Years ago I asked law enforcement to meet my aircraft when we had an individual who was smoking onboard and refused to comply with flight attendant requests to put out his cigarette. After briefly chatting with Smokey the local cops at the airport we landed at allowed him to simply walk away. Later when I asked them about their procedures they informed me in no uncertain terms that they have neither the interest or time to be the smoking police for the FAA. From this and other incidents, I learned that when I have a significant threat to flight safety that my best chance for a legitimate enforcement of federal law was to call specifically for FAA law enforcement which, fortunately, most of the larger airports we serve have on duty for just such occasions.

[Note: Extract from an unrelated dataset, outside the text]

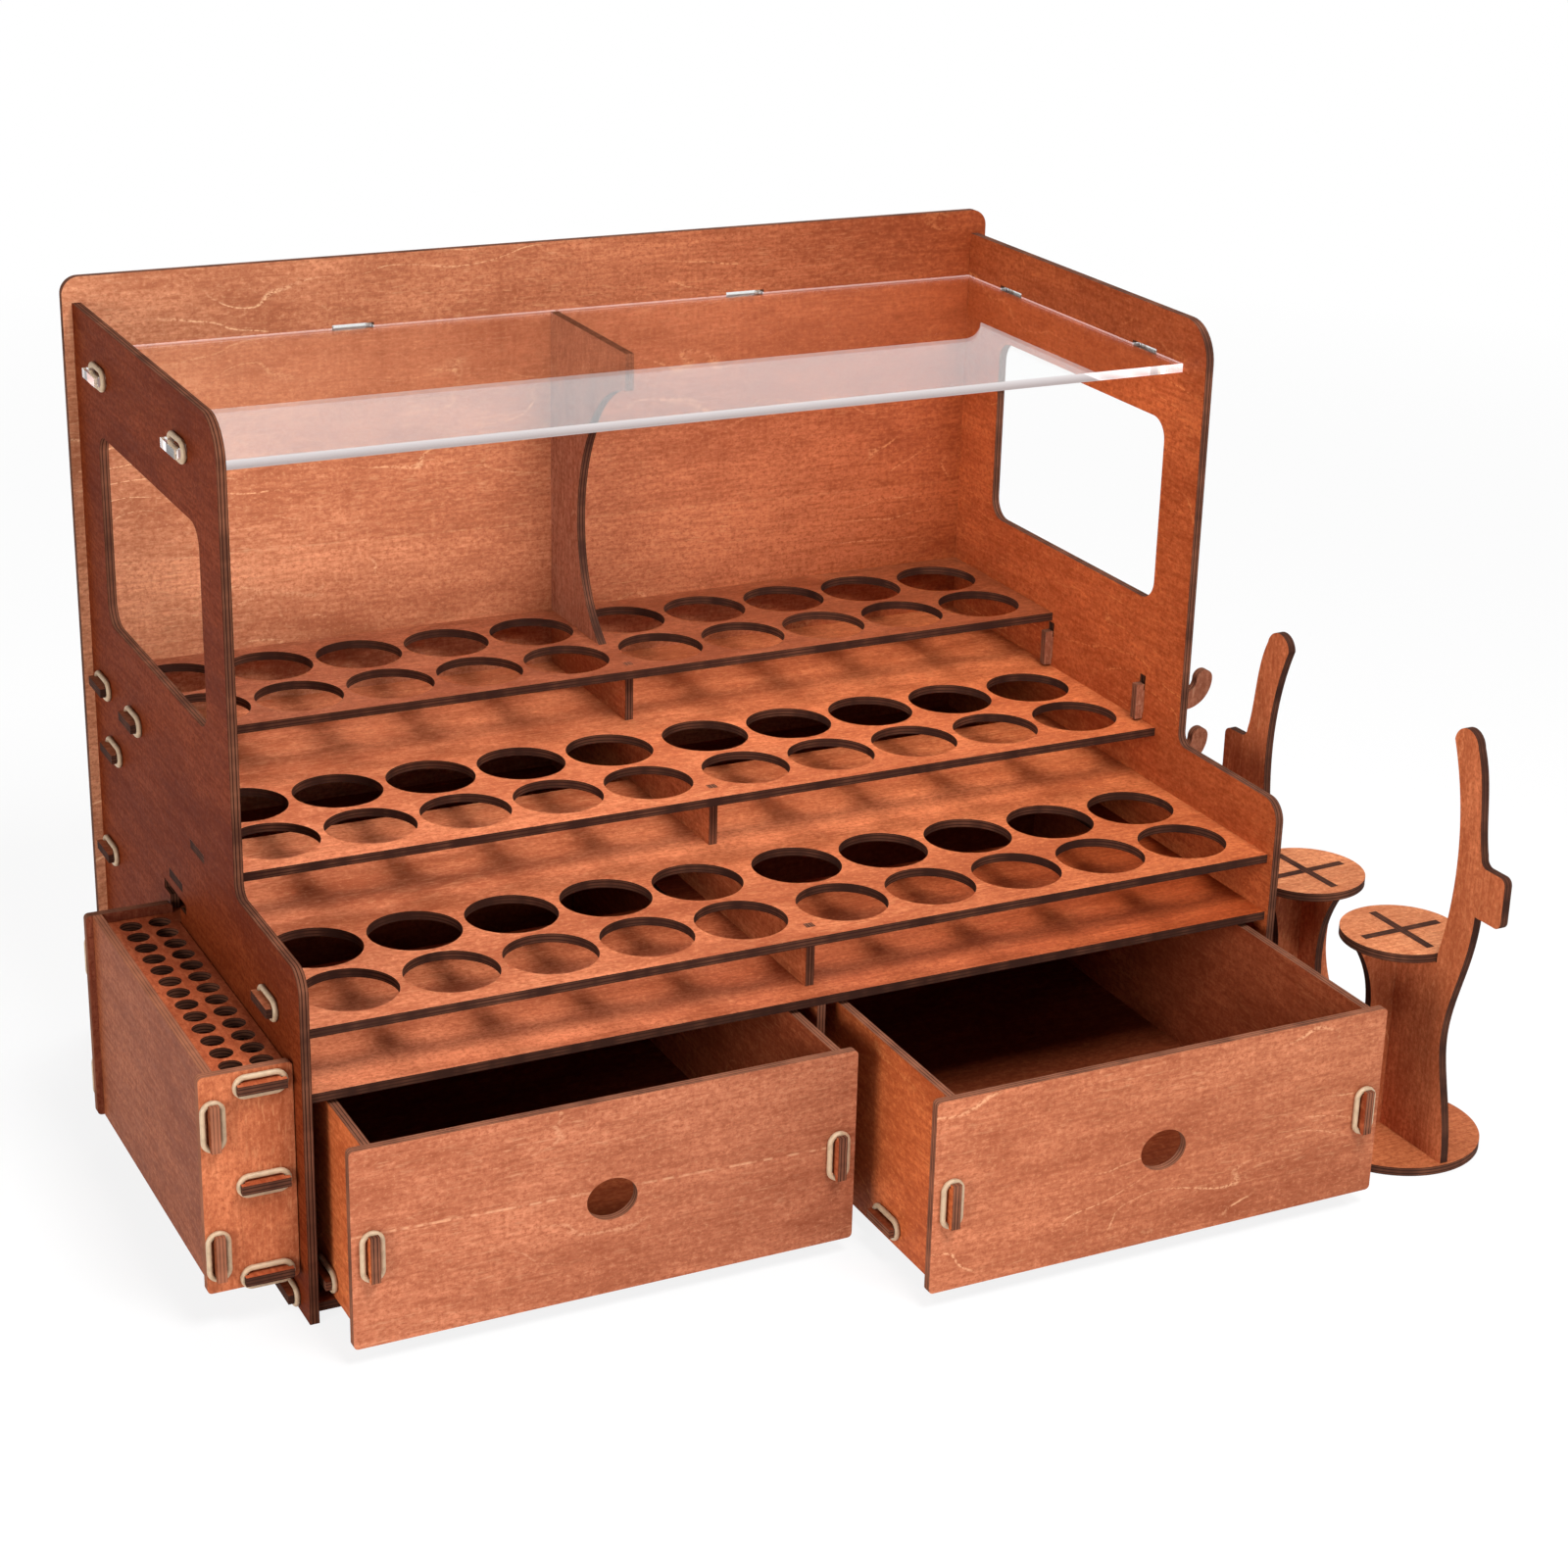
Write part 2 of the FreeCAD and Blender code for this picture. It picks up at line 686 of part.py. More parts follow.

This real world example flies in the face of the administrators public proclamations of local resources as available to enforce FAR’s.
I feel compelled to comment on the repeated use of the word November to refer to registration numbers. While it’s true that occasionally ATC will use the terminology in their radio communications with aircraft ie “Skyhawk November 123 Charlie climb and maintain 6000 feet”; I can’t recall a single instance when the word November was used to describe a registration number. I’ve often heard people use the term “N number” to describe a registration number, but even that lacks specificity. I think there’s a historical failure here on the part of pilots to use proper terminology. Perhaps since many people don’t travel outside the US they don’t often see foreign registration numbers and as a result they come to calling the numbers and letters they see on the side of aircraft N numbers in a mistaken belief all registration numbers start with N. A minor nit I’ll admit but offered in the interest of improving the podcast.